How about you and your housing situation? Different climates have different maintenance and repair issues. Let us all know what you do to keep your repair bills under control.

Don't let your home get to this point !


  1. Nothing too laborious or requiring much skill? Sounds like a fulltime job to me, requiring a Ph.D in home repair! Btw, where did ya' get that picture of my front stairway?

    1. My next home will be a condo or townhome so a lot of what is on my list will be done by someone else!

      That picture reminds me of the movie, The Money Pit, which is enough to steer most sane people toward a rental.

  2. Good public interest post, Bob. Much of what you state is true for the majority of the country. A few things I might add:

    1. Put a trickle charger on the battery for a ride-on lawn tractor. They drain just like any other batter from non-use.

    2. If you live in a cooler climate, put low cost insulation caps over your outside faucets. You can get them at Lowe's, Home Depot, etc. (this is really a fall/winter thing, but if you have them on you need to take them off soon, so it kinda/sorta was in keeping with your blog).

    3. If you have a crawl space (like many of us have in TN due to rocky soil conditions), get in there and inspect it for any leaks, termites, etc. Many people haven't been in their crawl spaces in years due to fears like rodents, claustrophobia, and the like. Get over it, or at least take a good spotlight from your crawlspace entrance and train it all around the area.

    4. Since we don't have the snow blanket that others deal with throughout the winter, I can inspect things year-round. Not much else to add to your list, Bob.

    1. #2...I used those caps when we lived in Iowa and Salt Lake City. They prevent real problems. first home in Morgantown, WV had a crawl space. Way too creepy. Honestly I never looked under it. Luckily we only lived in that house for 6 months.

      Thanks for the additions, Chuck.

  3. Thinking of all that...having 2 houses...what the hell are we thinking??

    1. Good question! Of course, our RV is like a second home with just as many systems to maintain as a house.

  4. Home maintenance is the aspect of being single and living alone that I find most daunting; it would be so nice to have a partner to share some of the responsibility and anxiety with. As part of my preparation for retirement, I'm thinking of getting a thorough home inspection and a list of items that need attention so that I can plan and budget for them in a realistic way (and also get some of the more expensive items done while I still have a full-time employment income). I'd be interested in knowing if anyone else has done something like this and, if so, how it worked out. -Jean

    1. Getting a home inspection is an excellent idea, Jean. There are good inspection people and those who couldn't find a leaking pipe with a map. Just be sure it is a true home inspector and not someone connected to a repair company who may be motivated to find problems that don't exist.

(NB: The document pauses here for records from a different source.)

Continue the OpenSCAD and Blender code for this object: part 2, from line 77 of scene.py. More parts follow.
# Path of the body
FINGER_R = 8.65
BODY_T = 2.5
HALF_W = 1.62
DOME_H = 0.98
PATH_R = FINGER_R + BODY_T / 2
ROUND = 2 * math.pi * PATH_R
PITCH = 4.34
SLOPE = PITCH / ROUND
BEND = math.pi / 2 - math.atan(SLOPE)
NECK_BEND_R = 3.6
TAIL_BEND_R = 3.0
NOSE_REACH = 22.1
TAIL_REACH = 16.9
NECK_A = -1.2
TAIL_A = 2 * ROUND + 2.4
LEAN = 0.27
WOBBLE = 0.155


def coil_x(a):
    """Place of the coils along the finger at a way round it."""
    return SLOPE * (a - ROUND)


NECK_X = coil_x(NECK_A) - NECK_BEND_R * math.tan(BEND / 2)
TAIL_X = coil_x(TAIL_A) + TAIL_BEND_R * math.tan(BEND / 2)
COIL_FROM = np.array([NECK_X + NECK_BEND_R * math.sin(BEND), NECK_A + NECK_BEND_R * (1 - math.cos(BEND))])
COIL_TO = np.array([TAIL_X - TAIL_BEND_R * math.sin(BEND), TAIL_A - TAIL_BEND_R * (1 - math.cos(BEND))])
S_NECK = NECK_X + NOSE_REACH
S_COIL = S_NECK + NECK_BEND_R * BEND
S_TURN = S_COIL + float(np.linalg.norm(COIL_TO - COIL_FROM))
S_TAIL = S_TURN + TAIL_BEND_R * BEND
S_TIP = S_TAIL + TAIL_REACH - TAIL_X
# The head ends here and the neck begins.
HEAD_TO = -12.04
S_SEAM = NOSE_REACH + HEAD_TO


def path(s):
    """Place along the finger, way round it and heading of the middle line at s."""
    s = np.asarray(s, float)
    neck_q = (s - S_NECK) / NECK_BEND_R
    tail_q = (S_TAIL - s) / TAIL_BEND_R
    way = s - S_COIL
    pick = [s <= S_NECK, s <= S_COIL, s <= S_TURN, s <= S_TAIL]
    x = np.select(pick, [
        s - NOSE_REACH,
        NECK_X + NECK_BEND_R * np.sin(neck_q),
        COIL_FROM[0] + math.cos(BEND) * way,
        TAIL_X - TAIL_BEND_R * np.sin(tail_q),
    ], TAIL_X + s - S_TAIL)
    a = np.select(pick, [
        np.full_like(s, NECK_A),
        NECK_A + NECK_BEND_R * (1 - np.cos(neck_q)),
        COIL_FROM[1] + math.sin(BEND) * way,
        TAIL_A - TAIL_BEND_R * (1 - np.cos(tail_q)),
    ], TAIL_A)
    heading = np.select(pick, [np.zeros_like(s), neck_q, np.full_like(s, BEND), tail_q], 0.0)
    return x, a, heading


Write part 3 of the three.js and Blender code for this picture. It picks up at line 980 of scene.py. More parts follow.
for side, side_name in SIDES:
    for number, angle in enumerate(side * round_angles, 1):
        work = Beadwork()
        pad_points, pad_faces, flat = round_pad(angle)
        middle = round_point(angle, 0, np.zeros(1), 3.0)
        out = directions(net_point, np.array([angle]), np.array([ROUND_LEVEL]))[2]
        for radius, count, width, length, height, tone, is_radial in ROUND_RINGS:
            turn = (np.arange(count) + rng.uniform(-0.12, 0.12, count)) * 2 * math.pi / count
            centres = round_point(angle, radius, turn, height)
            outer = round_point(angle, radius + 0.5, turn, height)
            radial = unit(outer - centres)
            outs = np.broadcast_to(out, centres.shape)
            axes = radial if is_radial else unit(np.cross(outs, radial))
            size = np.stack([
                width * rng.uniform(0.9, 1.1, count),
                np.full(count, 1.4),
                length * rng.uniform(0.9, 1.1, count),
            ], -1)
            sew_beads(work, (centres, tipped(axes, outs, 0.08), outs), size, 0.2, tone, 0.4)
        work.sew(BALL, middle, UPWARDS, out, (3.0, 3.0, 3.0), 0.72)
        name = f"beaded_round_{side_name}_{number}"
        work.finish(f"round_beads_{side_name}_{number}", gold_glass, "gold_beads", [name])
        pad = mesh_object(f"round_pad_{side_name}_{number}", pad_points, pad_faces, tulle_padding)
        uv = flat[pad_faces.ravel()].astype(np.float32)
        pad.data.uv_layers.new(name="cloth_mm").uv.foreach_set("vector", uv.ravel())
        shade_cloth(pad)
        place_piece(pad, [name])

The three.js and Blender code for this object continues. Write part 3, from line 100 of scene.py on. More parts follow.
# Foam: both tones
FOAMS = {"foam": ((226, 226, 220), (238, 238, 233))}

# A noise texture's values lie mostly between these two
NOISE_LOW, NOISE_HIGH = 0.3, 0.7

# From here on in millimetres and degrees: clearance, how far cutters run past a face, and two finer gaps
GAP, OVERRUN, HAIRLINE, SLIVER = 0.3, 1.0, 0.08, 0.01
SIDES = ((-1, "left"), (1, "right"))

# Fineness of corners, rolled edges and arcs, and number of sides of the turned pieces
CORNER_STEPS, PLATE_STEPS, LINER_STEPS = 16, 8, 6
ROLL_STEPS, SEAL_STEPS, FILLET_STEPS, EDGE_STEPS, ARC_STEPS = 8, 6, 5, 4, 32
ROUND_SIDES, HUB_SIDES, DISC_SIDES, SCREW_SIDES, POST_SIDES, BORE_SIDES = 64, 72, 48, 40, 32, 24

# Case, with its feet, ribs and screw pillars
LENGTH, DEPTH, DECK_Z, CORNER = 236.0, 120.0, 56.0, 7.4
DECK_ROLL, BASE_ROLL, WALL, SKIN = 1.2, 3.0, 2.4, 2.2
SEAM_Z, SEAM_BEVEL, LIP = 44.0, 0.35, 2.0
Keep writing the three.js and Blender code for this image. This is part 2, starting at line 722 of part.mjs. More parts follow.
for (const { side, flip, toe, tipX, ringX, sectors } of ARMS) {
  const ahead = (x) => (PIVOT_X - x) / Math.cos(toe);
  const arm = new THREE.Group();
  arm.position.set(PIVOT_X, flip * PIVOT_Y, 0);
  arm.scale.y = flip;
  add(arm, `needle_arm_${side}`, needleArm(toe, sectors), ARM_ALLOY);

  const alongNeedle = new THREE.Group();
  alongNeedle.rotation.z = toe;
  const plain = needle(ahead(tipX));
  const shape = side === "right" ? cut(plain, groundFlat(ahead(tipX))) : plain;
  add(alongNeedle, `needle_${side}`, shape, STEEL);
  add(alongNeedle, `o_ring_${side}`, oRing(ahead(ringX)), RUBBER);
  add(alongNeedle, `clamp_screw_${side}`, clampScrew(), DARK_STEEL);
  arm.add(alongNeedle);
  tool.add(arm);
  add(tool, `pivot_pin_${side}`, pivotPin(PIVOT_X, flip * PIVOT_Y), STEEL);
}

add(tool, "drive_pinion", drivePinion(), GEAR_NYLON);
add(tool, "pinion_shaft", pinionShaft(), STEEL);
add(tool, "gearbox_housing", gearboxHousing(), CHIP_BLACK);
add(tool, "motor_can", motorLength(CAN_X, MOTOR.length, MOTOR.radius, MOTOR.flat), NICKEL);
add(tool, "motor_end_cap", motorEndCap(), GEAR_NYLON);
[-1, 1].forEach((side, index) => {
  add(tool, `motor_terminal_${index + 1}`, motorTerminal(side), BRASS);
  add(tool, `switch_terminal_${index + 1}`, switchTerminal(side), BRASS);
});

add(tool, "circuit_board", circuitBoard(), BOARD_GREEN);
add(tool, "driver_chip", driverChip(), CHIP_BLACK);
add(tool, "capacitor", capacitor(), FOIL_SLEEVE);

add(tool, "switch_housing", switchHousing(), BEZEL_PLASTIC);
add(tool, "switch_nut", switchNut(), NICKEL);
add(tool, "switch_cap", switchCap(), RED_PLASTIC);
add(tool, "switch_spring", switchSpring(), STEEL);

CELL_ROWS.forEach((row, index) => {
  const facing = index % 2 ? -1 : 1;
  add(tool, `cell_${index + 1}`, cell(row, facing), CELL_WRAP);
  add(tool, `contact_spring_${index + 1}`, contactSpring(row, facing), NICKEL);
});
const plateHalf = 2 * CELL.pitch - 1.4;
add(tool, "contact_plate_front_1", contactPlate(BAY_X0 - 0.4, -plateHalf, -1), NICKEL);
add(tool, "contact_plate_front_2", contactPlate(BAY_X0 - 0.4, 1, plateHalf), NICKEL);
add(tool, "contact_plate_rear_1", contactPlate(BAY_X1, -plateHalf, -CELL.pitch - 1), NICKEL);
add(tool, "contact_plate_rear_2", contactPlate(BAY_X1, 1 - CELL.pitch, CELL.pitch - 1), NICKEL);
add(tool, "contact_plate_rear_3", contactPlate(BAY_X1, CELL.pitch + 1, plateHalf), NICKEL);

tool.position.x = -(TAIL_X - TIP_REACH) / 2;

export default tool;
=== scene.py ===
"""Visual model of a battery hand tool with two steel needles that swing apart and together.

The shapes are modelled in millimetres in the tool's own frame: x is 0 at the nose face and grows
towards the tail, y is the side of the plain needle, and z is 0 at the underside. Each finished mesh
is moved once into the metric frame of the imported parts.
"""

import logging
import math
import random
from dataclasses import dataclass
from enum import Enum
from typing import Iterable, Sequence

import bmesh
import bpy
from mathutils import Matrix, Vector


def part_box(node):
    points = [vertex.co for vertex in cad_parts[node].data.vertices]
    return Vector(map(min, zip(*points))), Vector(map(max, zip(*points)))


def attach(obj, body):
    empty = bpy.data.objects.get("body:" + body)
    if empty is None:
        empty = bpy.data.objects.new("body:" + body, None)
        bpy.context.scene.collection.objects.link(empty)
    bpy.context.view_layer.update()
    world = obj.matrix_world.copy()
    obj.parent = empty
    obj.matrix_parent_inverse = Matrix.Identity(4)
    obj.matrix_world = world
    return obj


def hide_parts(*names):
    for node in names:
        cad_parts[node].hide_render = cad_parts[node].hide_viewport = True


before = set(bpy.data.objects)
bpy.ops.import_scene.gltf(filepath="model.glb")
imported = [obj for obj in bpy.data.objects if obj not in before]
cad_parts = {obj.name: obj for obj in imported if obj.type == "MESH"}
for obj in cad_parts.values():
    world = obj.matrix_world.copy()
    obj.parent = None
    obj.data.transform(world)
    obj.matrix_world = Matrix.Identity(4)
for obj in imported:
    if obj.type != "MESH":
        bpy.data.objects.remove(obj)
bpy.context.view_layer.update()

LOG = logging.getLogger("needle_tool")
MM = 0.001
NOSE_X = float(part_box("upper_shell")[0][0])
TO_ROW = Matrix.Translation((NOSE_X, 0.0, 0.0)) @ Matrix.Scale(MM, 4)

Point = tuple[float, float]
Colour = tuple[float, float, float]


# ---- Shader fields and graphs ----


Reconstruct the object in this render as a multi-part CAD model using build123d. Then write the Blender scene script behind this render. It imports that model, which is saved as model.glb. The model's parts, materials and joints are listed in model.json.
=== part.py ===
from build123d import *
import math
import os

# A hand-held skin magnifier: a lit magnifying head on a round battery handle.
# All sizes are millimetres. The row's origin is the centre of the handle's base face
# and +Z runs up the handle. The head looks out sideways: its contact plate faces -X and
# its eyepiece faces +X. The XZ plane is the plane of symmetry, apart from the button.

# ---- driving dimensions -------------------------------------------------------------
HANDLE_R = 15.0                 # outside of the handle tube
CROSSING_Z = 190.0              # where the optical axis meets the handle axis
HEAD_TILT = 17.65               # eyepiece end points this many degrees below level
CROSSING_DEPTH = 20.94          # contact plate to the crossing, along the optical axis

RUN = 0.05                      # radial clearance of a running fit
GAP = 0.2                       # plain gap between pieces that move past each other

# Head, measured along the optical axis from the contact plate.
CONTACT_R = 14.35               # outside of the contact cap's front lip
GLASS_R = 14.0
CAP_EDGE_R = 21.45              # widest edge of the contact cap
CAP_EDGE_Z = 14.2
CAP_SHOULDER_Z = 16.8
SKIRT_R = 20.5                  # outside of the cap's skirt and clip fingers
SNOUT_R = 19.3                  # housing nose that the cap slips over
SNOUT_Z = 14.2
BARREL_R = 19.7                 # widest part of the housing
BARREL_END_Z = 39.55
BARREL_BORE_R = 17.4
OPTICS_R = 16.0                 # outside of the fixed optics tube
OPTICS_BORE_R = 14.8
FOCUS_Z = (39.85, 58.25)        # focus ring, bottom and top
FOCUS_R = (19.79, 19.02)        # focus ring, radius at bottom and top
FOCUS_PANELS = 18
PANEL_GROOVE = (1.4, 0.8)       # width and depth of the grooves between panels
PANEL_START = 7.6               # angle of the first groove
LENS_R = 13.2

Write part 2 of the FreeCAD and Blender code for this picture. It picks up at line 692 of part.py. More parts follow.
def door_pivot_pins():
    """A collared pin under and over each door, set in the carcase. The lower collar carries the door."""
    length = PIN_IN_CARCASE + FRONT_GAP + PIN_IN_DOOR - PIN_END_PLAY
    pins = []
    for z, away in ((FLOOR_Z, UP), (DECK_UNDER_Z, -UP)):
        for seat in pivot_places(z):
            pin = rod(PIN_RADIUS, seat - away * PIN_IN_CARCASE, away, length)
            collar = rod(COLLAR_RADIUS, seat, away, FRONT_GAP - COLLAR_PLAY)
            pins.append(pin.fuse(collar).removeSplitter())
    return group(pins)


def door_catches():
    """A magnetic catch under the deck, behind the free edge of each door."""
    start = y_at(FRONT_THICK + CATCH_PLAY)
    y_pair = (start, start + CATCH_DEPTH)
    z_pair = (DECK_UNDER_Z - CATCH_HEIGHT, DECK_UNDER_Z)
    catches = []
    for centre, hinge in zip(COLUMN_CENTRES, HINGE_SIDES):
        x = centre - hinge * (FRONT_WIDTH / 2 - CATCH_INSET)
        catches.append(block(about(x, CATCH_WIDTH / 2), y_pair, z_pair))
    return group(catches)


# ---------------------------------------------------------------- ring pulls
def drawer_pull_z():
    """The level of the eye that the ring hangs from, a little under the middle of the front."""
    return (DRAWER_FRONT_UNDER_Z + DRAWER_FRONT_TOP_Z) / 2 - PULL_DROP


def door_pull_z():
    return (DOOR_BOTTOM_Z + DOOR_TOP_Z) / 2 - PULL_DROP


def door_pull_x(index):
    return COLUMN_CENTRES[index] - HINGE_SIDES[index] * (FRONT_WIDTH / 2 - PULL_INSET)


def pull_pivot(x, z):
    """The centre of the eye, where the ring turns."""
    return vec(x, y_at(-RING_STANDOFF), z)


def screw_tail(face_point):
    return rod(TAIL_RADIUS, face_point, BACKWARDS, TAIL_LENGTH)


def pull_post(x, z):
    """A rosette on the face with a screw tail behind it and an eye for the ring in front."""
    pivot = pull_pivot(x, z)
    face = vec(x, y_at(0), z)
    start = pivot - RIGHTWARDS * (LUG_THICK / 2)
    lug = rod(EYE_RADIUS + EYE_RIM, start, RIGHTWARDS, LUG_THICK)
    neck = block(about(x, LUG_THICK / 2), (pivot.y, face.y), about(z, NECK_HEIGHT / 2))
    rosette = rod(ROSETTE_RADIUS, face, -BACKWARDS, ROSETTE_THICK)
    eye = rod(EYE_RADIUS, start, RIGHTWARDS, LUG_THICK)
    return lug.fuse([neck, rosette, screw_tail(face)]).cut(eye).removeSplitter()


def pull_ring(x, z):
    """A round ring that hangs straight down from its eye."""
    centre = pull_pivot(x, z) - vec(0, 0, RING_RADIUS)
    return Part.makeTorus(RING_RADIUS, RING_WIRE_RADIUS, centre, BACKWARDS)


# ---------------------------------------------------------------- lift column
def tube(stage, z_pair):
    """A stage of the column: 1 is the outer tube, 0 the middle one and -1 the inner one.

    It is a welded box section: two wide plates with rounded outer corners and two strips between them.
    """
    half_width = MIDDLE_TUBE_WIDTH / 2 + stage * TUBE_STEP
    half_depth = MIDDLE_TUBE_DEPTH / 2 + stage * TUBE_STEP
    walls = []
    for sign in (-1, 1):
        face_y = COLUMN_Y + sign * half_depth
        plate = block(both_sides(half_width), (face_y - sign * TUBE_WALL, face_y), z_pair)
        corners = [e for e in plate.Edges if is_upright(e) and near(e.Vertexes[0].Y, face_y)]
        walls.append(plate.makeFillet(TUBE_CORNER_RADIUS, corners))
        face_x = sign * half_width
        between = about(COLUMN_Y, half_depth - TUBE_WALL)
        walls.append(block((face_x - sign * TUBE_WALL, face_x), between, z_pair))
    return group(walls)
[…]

      Remember a home inspection can't determine how much life is left in a furnace or heat pump, water heater or other appliances. They can only determine structural problems.

  5. Interesting list, but quite different from our list. I live in Eugene, OR.

    We have great clean water, so the water heater is not really an issue. We don't have AC, as we don't need air conditioning, and thus no filters either. We have radiant heat in the ceiling - sounds wierd, but works just fine and we have no vents, filters, etc. - zero maintenance.

    We also both like gardening, so we don't have a lawn service and if a sprinkler does get broken my huband fixes it. We do have spring yard clean-up and annual moss killer needs to go on the lawns.

    Our roof gets moss on it, and my husband gets up there once a year to get rid of the moss.

    We have relatively new windows, so leaking isn't really a problem. But if our windows were old, I would relace them, as we get a lot of rain! Moisture damage in the walls from leaking windows would cause a lot of damage! Also, old windows aren't very efficient and increase heating costs and decrease comfort.

    We rarely use our fireplace either. Wish it were gas, but our home is all electric and we don't want to pay for a gas line.

    We have a slab foundation, and have not seen any termites, but occasionally a carpenter ant makes it inside. Really don't have any bugs in the house except spiders (and our cat takes care of those!)

    We do have to stay on top of any mold issues, and have to recaulk every few years.

    Biggest chore we have that you don't is deck maintenance. We have a huge beautiful deck, but it must be cleaned and have a layer of stain put on it every year. I tried lettng it go a few years and it was way more work than just giving it a couple of days once a year. It is beautiful with an over hundred year oak tree going up through it providing shade. The tree however is also messy, but worth it.

    Our biggest spring chores are in our beautful yard, but after a gloomy gray winter, we are more than ready to get out and work in the yard and enjoy the beautiful blooms of the season. Spring in the Nortwest is gorgous!

    Something else we do a couple of times a year is clean the carpets. I used to have it done, but bought a home cleaner a couple of years ago and now do it myself (much less expensive, and not too difficult).

    Enjoy spring! I sure will. Everything is starting to bloom!

    1. Yes, your home maintenance issues are very different. With only 7 inches of rain a year, none of our houses even have gutters!

      We do have an expansion crack in the foundation that has shifted a bit, resulting in a bump right through the living room and a few cracked tiles in the family room. When we replace the downstairs carpeting (this fall, I hope) we'll have someone come in to grind the concrete down and install a kind of mesh that allows for expansion without messing up the floor. You'd think a 30 year old home would no longer be settling, but apparently it is.

      Because of the dog we use a home rug cleaner several times a year. Since it doesn't have the power of the truck-mounted systems we still call in a pro once a year to get out the deep down dirt that the home unit seems to miss. But, at $150 for the rug cleaner it is certainly better than paying $100-$200 several times a year to a company.